- _Information provided_
====
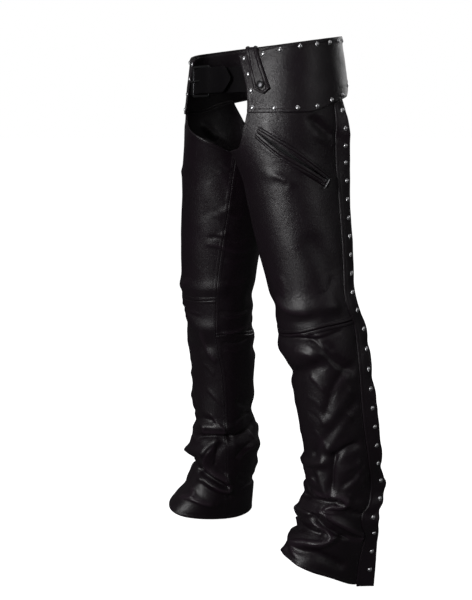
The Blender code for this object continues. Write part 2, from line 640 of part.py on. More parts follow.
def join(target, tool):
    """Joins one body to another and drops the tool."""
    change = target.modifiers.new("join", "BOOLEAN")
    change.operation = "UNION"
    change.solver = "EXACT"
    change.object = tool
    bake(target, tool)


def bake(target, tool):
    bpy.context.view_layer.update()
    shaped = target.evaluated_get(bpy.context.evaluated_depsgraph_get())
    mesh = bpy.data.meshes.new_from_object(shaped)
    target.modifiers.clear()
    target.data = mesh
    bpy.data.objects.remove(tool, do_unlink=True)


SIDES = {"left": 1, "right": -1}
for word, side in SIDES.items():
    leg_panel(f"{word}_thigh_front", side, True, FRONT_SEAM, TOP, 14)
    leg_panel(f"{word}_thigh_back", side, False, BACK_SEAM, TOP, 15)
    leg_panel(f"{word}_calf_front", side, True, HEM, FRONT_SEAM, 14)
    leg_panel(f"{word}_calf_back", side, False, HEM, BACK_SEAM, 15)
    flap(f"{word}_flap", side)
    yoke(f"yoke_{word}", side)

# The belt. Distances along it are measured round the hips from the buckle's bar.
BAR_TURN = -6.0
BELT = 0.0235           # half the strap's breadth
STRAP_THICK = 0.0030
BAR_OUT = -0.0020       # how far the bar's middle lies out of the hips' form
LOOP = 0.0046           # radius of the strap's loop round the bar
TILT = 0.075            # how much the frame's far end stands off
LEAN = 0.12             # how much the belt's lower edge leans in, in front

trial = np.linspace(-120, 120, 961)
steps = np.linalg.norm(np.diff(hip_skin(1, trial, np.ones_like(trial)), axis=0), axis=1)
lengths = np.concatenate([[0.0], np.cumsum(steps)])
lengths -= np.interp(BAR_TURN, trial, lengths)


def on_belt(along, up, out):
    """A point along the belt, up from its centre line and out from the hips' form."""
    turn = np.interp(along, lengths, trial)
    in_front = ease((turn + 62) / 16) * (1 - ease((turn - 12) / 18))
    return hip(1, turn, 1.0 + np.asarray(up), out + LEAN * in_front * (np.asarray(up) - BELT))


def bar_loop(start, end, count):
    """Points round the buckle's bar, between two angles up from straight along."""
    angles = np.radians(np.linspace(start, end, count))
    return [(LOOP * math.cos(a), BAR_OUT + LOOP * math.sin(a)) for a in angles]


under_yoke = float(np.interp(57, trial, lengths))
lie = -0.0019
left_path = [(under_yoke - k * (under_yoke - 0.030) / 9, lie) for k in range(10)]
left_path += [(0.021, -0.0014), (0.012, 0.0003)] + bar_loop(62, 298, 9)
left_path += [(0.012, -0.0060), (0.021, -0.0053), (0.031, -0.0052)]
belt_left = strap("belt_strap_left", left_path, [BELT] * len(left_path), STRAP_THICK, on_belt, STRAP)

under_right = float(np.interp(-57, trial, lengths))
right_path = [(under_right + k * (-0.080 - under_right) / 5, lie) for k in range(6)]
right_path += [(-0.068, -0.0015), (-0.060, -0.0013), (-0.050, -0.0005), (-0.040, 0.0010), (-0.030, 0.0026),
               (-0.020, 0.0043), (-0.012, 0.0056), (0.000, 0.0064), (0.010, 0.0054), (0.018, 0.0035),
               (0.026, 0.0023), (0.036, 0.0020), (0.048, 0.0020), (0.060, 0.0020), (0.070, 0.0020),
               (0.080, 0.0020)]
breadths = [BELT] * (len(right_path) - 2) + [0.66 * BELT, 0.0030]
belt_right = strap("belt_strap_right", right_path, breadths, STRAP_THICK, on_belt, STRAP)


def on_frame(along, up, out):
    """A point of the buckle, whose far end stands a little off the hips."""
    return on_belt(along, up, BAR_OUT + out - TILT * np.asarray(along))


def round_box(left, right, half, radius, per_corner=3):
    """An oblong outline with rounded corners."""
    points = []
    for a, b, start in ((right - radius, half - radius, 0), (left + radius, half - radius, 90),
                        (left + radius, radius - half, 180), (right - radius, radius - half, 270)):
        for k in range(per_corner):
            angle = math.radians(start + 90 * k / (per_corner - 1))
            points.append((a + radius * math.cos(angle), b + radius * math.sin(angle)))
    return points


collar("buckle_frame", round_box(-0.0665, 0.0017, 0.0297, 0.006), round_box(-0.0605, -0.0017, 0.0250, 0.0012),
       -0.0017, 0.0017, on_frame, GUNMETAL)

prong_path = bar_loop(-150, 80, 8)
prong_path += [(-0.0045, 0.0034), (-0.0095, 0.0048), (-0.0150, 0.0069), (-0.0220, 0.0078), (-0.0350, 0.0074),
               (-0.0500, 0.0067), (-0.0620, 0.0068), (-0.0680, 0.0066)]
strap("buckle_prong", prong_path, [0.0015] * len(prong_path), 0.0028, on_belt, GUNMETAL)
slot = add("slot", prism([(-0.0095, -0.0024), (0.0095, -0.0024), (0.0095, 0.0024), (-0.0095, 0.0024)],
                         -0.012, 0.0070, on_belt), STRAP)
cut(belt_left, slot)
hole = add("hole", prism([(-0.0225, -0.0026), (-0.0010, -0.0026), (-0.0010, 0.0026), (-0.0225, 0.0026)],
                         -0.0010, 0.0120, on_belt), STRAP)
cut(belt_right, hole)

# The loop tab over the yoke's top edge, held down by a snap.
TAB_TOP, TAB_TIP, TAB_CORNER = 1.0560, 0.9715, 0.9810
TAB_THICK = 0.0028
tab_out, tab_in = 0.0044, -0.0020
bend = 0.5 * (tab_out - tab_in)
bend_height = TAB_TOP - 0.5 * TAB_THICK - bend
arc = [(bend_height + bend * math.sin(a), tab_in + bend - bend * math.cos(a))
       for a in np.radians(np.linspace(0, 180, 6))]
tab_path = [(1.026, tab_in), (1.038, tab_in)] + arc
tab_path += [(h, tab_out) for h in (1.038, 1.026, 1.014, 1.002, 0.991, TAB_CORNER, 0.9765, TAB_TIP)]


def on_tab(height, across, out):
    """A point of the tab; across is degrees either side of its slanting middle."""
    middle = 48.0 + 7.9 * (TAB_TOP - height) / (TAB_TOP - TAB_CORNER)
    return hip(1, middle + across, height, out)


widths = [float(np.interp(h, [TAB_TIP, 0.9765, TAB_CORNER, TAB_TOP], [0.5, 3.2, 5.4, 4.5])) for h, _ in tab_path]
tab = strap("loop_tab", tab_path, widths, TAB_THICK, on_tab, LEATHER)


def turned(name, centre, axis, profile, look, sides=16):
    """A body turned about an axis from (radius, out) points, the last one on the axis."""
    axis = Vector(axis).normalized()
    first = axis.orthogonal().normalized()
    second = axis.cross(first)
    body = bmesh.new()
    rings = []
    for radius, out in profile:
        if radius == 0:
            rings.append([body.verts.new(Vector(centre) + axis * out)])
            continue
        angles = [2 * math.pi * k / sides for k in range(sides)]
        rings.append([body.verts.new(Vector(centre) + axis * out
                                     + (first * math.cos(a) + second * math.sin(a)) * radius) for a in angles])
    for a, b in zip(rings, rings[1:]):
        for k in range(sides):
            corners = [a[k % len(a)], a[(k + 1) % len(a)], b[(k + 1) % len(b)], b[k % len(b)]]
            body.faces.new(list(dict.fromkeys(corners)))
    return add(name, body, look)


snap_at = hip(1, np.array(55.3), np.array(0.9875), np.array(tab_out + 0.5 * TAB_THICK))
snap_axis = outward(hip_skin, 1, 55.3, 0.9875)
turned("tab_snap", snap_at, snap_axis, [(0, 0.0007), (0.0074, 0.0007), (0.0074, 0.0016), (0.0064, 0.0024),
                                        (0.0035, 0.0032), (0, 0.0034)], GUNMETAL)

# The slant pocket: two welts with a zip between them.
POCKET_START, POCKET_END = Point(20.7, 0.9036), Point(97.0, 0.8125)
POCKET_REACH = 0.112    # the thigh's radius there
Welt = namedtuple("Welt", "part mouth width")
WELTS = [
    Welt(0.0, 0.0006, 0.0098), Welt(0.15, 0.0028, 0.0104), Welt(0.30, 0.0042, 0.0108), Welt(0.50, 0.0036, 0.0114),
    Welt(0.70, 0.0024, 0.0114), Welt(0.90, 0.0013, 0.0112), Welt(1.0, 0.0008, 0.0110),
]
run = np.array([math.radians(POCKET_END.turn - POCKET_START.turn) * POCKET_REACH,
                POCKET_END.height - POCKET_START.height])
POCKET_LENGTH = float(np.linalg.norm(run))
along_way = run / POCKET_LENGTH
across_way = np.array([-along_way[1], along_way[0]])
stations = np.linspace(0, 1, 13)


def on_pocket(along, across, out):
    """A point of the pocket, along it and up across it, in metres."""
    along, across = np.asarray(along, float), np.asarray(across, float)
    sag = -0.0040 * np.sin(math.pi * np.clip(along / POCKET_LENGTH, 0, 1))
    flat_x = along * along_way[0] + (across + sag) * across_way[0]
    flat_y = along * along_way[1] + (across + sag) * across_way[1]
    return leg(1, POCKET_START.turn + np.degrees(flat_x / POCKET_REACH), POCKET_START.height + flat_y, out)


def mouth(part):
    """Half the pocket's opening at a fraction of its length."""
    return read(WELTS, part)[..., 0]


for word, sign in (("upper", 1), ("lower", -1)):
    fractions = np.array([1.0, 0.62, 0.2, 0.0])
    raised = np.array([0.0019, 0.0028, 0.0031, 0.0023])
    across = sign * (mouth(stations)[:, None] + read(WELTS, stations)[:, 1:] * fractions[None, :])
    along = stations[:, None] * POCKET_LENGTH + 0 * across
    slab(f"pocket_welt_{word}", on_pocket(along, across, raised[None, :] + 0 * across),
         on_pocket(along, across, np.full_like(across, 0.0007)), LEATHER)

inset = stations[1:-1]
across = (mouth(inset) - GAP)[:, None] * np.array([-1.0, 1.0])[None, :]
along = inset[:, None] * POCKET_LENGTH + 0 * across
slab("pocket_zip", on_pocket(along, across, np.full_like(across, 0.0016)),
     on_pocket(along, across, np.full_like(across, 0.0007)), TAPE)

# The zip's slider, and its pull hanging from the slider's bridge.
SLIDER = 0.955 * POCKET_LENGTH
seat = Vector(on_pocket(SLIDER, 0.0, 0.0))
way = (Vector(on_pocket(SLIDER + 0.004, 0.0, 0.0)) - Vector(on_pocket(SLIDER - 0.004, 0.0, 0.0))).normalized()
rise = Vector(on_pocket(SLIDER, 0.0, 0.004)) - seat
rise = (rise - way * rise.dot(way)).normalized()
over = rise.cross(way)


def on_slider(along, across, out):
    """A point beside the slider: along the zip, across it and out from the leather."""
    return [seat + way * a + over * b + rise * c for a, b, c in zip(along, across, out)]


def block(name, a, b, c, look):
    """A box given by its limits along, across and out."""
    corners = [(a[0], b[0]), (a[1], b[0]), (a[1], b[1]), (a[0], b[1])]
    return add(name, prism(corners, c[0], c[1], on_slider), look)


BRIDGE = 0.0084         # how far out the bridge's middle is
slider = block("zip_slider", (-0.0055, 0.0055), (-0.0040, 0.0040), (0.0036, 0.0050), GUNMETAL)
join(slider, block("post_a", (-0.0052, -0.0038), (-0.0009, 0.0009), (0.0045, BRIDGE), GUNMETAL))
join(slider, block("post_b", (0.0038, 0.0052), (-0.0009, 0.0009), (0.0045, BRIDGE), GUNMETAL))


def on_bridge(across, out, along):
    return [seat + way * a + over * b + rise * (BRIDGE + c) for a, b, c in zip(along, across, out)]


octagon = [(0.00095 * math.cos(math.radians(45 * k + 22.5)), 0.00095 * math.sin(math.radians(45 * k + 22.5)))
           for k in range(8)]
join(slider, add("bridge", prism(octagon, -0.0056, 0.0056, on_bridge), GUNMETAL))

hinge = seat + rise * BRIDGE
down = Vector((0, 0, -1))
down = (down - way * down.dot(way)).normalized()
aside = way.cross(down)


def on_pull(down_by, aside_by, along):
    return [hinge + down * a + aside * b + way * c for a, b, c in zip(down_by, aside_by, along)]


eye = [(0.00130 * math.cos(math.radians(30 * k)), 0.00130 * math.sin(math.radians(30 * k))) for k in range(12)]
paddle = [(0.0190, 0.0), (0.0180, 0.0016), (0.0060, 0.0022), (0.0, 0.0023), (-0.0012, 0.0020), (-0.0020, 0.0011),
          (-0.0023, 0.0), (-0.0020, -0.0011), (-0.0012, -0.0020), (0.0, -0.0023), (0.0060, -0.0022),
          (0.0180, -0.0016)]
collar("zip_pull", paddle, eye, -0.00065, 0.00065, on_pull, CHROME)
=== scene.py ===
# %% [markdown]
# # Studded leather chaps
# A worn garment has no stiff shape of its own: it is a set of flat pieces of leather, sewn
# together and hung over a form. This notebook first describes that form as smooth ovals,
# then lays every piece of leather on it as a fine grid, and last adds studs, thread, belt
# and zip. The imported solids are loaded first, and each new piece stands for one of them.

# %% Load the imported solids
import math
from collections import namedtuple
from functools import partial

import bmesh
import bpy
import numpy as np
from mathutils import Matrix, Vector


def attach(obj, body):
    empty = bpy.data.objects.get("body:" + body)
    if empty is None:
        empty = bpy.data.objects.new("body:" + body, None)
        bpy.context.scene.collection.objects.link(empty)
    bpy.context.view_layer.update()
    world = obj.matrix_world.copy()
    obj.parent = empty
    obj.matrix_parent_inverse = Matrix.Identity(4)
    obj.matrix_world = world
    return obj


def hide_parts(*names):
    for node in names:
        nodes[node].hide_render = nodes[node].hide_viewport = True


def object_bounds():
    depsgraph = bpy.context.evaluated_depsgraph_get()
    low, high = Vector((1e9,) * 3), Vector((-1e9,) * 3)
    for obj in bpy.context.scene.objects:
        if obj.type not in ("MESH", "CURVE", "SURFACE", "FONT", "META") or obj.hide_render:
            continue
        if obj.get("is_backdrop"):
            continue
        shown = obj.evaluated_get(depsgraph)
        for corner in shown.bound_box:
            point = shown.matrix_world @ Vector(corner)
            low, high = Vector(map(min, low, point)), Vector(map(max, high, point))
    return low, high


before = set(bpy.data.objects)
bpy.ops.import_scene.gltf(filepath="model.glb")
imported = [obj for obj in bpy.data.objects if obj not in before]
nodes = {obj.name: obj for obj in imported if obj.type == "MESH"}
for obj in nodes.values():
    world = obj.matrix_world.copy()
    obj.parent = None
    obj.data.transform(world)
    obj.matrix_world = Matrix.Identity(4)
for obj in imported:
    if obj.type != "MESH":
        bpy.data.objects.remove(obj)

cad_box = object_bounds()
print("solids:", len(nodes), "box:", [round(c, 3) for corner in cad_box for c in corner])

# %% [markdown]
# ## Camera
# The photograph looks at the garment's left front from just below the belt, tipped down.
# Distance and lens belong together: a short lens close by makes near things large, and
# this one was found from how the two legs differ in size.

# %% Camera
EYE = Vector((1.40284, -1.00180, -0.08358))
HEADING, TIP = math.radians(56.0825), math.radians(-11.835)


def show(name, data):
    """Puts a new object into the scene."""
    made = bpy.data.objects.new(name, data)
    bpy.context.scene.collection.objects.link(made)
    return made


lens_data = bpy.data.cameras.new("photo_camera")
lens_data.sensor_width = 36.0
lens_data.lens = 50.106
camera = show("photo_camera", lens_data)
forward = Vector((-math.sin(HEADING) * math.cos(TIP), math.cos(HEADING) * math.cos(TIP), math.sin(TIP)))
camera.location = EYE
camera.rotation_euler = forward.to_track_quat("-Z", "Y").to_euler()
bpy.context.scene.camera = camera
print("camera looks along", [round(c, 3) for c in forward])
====
- _Exercise description_
Give back exactly the lines that run from the line with "obj.matrix_world = Matrix.Identity(4)" through the close of the material, counting both ends, and nothing more.

- _Correct response_
    obj.matrix_world = Matrix.Identity(4)
for obj in imported:
    if obj.type != "MESH":
        bpy.data.objects.remove(obj)

cad_box = object_bounds()
print("solids:", len(nodes), "box:", [round(c, 3) for corner in cad_box for c in corner])

# %% [markdown]
# ## Camera
# The photograph looks at the garment's left front from just below the belt, tipped down.
# Distance and lens belong together: a short lens close by makes near things large, and
# this one was found from how the two legs differ in size.

# %% Camera
EYE = Vector((1.40284, -1.00180, -0.08358))
HEADING, TIP = math.radians(56.0825), math.radians(-11.835)


def show(name, data):
    """Puts a new object into the scene."""
    made = bpy.data.objects.new(name, data)
    bpy.context.scene.collection.objects.link(made)
    return made


lens_data = bpy.data.cameras.new("photo_camera")
lens_data.sensor_width = 36.0
lens_data.lens = 50.106
camera = show("photo_camera", lens_data)
forward = Vector((-math.sin(HEADING) * math.cos(TIP), math.cos(HEADING) * math.cos(TIP), math.sin(TIP)))
camera.location = EYE
camera.rotation_euler = forward.to_track_quat("-Z", "Y").to_euler()
bpy.context.scene.camera = camera
print("camera looks along", [round(c, 3) for c in forward])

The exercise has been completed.